Most files will be read/written on a single system so the line
separators will be as expected.
- Have/use APIs that split lines consistently accepting both line
separators so developer code can be agnostic to line separators.
aka BufferedReader.readLine for developers that are processing
the contents *as lines*.
Those other methods already exist; if there are any gaps in line
oriented processing that's a separate task.
- These new file methods are defined to handle Charset
encoding/decoding and buffering.
Since there are other methods to deal with files as lines these
methods should not look for or break to lines.
- Performance: adding code to look for line characters will slow it
down and in most cases would have no impact
since the line endings will match the system.
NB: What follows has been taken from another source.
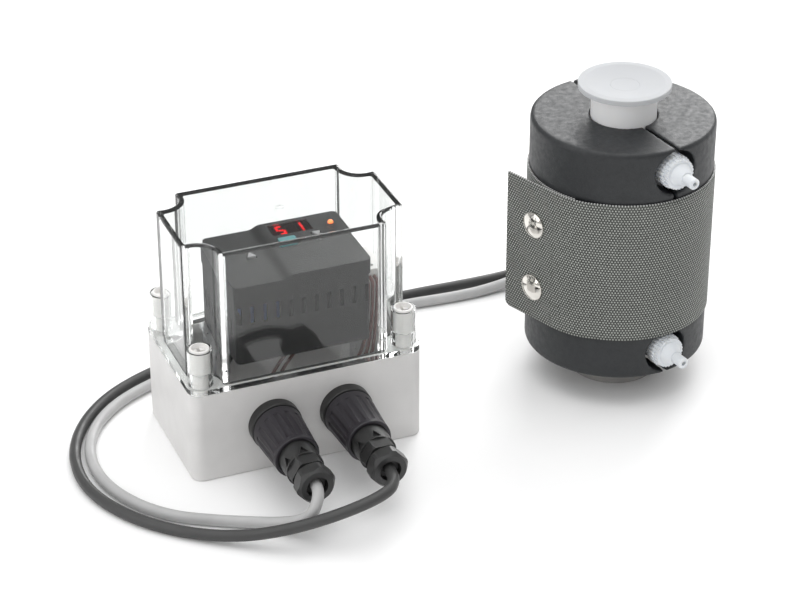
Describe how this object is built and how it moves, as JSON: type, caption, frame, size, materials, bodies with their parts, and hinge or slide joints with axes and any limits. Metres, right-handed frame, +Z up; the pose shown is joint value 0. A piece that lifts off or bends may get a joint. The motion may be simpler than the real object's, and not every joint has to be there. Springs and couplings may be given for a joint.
{
  "type": "heated filter capsule with temperature controller",
  "caption": "Filter capsule in a foam heating jacket with a woven band and two vent valves, cabled to a temperature controller under a deep clear lid.",
  "frame": {"origin": "centre of the lower port at the underside of the filter's foot, on the surface both units stand on", "axes": "+Z up along the filter; +X along the enclosure's long side, from the enclosure towards the filter; +Y from the enclosure's connector side to its back"},
  "size_m": [0.3788, 0.229, 0.175],
  "materials": {
    "enclosure_grey": "fine textured moulded plastic",
    "gasket_rubber": "soft black rubber",
    "clear_lid": "clear polycarbonate, glossy",
    "plated_sheet": "zinc plated",
    "housing_black": "matt black moulded plastic",
    "display_window": "dark red tinted window",
    "digit_red": "lit red segments",
    "led_orange": "lit orange lens",
    "key_grey": "soft grey key",
    "key_teal": "teal key",
    "board_green": "solder mask",
    "relay_blue": "moulded case",
    "terminal_white": "off-white moulded plastic",
    "wire_red": "brown and red insulation",
    "connector_black": "glass filled nylon, satin",
    "cable_black": "satin sheath",
    "cable_grey": "satin sheath",
    "capsule_white": "translucent white polypropylene",
    "membrane": "pleated membrane",
    "foot_metal": "bead blasted, warm grey",
    "heater_silicone": "silicone sheet",
    "foam": "closed cell foam, fine skin",
    "band_mesh": "coated woven mesh, light flecks",
    "nickel": "polished nickel",
    "valve_white": "translucent natural nylon",
    "screw_cream": "moulded plastic"
  },
  "bodies": {
    "root": {"enclosure_base": "enclosure_grey", "lid_gasket": "gasket_rubber", "controller_bracket": "plated_sheet", "bracket_screws": "plated_sheet", "controller_housing": "housing_black", "controller_bezel": "housing_black", "display_window": "display_window", "display_module": "housing_black", "display_digits": "digit_red", "status_led": "led_orange", "circuit_board": "board_green", "power_relay": "relay_blue", "terminal_block": "terminal_white", "control_wires": "wire_red", "supply_gland": "connector_black", "supply_blanking_plug": "connector_black", "heater_cable": "cable_black", "sensor_cable": "cable_grey", "capsule_shell": "capsule_white", "upper_port": "capsule_white", "valve_orings": "gasket_rubber", "pleated_membrane": "membrane", "filter_core": "capsule_white", "filter_end_caps": "capsule_white", "foot_adapter": "foot_metal", "heater_mat": "heater_silicone", "temperature_sensor": "foot_metal", "foam_shell_left": "foam", "foam_shell_right": "foam", "band_wrap": "band_mesh", "snap_studs": "nickel", "socket_locknuts": "connector_black", "gland_seals": "gasket_rubber", "heater_cable_grommet": "gasket_rubber", "sensor_cable_grommet": "gasket_rubber", "panel_socket_left": "connector_black", "plug_body_left": "connector_black", "socket_insert_left": "connector_black", "panel_socket_right": "connector_black", "plug_body_right": "connector_black", "socket_insert_right": "connector_black"},
    "lid": {"enclosure_lid": "clear_lid"},
    "screw_front_left": {"lid_screw_front_left": "screw_cream"},
    "screw_front_right": {"lid_screw_front_right": "screw_cream"},
    "screw_rear_left": {"lid_screw_rear_left": "screw_cream"},
    "screw_rear_right": {"lid_screw_rear_right": "screw_cream"},
    "key_up": {"key_up": "key_grey"},
    "key_down": {"key_down": "key_grey"},
    "key_set": {"key_set": "key_teal"},
    "sleeve_left": {"plug_sleeve_left": "connector_black"},
    "nut_left": {"gland_nut_left": "connector_black"},
    "sleeve_right": {"plug_sleeve_right": "connector_black"},
    "nut_right": {"gland_nut_right": "connector_black"},
    "knob_upper": {"valve_knob_upper": "valve_white"},
    "knob_lower": {"valve_knob_lower": "valve_white"},
    "band_tail": {"band_tail": "band_mesh", "snap_sockets": "nickel", "snap_cap_upper": "nickel", "snap_cap_lower": "nickel"},
    "flange_plug": {"flange_plug": "capsule_white"}
  },
  "joints": [
    {"name": "lid_lift", "type": "slide", "parent": "root", "child": "lid", "axis": [0, 0, 1], "range_m": [0, 0.09]},
    {"name": "screw_front_left_turn", "type": "hinge", "parent": "lid", "child": "screw_front_left", "pos_m": [-0.2508, -0.0228, 0.064], "axis": [0, 0, 1], "continuous": true},
    {"name": "screw_front_right_turn", "type": "hinge", "parent": "lid", "child": "screw_front_right", "pos_m": [-0.1372, -0.0228, 0.064], "axis": [0, 0, 1], "continuous": true},
    {"name": "screw_rear_left_turn", "type": "hinge", "parent": "lid", "child": "screw_rear_left", "pos_m": [-0.2508, 0.0408, 0.064], "axis": [0, 0, 1], "continuous": true},
    {"name": "screw_rear_right_turn", "type": "hinge", "parent": "lid", "child": "screw_rear_right", "pos_m": [-0.1372, 0.0408, 0.064], "axis": [0, 0, 1], "continuous": true},
    {"name": "key_up_press", "type": "slide", "parent": "root", "child": "key_up", "axis": [0, 0, -1], "range_m": [0, 0.0008], "stiffness_N_per_m": 400, "springref_m": -0.0004},
    {"name": "key_down_press", "type": "slide", "parent": "root", "child": "key_down", "axis": [0, 0, -1], "range_m": [0, 0.0008], "stiffness_N_per_m": 400, "springref_m": -0.0004},
    {"name": "key_set_press", "type": "slide", "parent": "root", "child": "key_set", "axis": [0, 0, -1], "range_m": [0, 0.0008], "stiffness_N_per_m": 400, "springref_m": -0.0004},
    {"name": "sleeve_left_turn", "type": "hinge", "parent": "root", "child": "sleeve_left", "pos_m": [-0.214, -0.05, 0.028], "axis": [0, 1, 0], "continuous": true},
    {"name": "nut_left_turn", "type": "hinge", "parent": "root", "child": "nut_left", "pos_m": [-0.214, -0.092, 0.028], "axis": [0, 1, 0], "continuous": true},
    {"name": "sleeve_right_turn", "type": "hinge", "parent": "root", "child": "sleeve_right", "pos_m": [-0.174, -0.05, 0.028], "axis": [0, 1, 0], "continuous": true},
    {"name": "nut_right_turn", "type": "hinge", "parent": "root", "child": "nut_right", "pos_m": [-0.174, -0.092, 0.028], "axis": [0, 1, 0], "continuous": true},
    {"name": "valve_upper_turn", "type": "hinge", "parent": "root", "child": "knob_upper", "pos_m": [0.00782, -0.04938, 0.142], "axis": [0.1564, -0.9877, 0], "continuous": true},
    {"name": "valve_lower_turn", "type": "hinge", "parent": "root", "child": "knob_lower", "pos_m": [0.00782, -0.04938, 0.0324], "axis": [0.1564, -0.9877, 0], "continuous": true},
    {"name": "band_tail_swing", "type": "hinge", "parent": "root", "child": "band_tail", "pos_m": [-0.04852, -0.01863, 0.08485], "axis": [0, 0, 1], "range_deg": [0, 75]},
    {"name": "flange_plug_pull", "type": "slide", "parent": "root", "child": "flange_plug", "axis": [0, 0, 1], "range_m": [0, 0.03]}
  ]
}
- The strings passed to writeString (CharSequence) should have been
constructed using the proper line separators.
There are any number of methods that insert the os specific line
terminator and its easy to write File.separator as needed.
As for the method naming:
I'd prefer "writeString" as a familiar term that isn't stretched too
far by making the argument be a CharSequence.
its fine to call a CharSequence a string (with a lower case s).
$.02, Roger
On 4/27/18 6:33 PM, Joe Wang wrote:
On 4/27/2018 12:50 PM, fo...@univ-mlv.fr wrote:
----- Mail original -----
De: "Joe Wang" <huizhe.w...@oracle.com>
À: "Remi Forax" <fo...@univ-mlv.fr>, "Alan Bateman"
<alan.bate...@oracle.com>
Cc: "nio-dev" <nio-...@openjdk.java.net>, "core-libs-dev"
<core-libs-dev@openjdk.java.net>
Envoyé: Vendredi 27 Avril 2018 21:21:01
Objet: Re: RFR (JDK11/NIO) 8201276: (fs) Add methods to Files for
reading/writing a string from/to a file
Hi Rémi, Alan,
Hi Joe,
I'm not sure we'd want to replace system dependent line separators
with
'\n'. There are cases as you described where the replacement makes
sense. However, there are other cases too. For example, the
purpose is
to read, edit a text file and then write it back. If this is on
Windows,
and if line separators are replaced with '\n', that would cause the
resulting file not formatted properly in for example Notepad.
There are
cases where users write text files on Windows using Java, and only
found
the lines were not separated in Notepad.
I agree that why the counterpart of readString() that write the
string should inserts the platform's line separator.
BTW, i just found that those methods are not named writeString, or
writeCharSequence, i think they should.
While readString() does not modify the original content (e.g. by
replacing the platform's line separator with '\n'), write(String)
won't either, by adding extra characters such as the line separator.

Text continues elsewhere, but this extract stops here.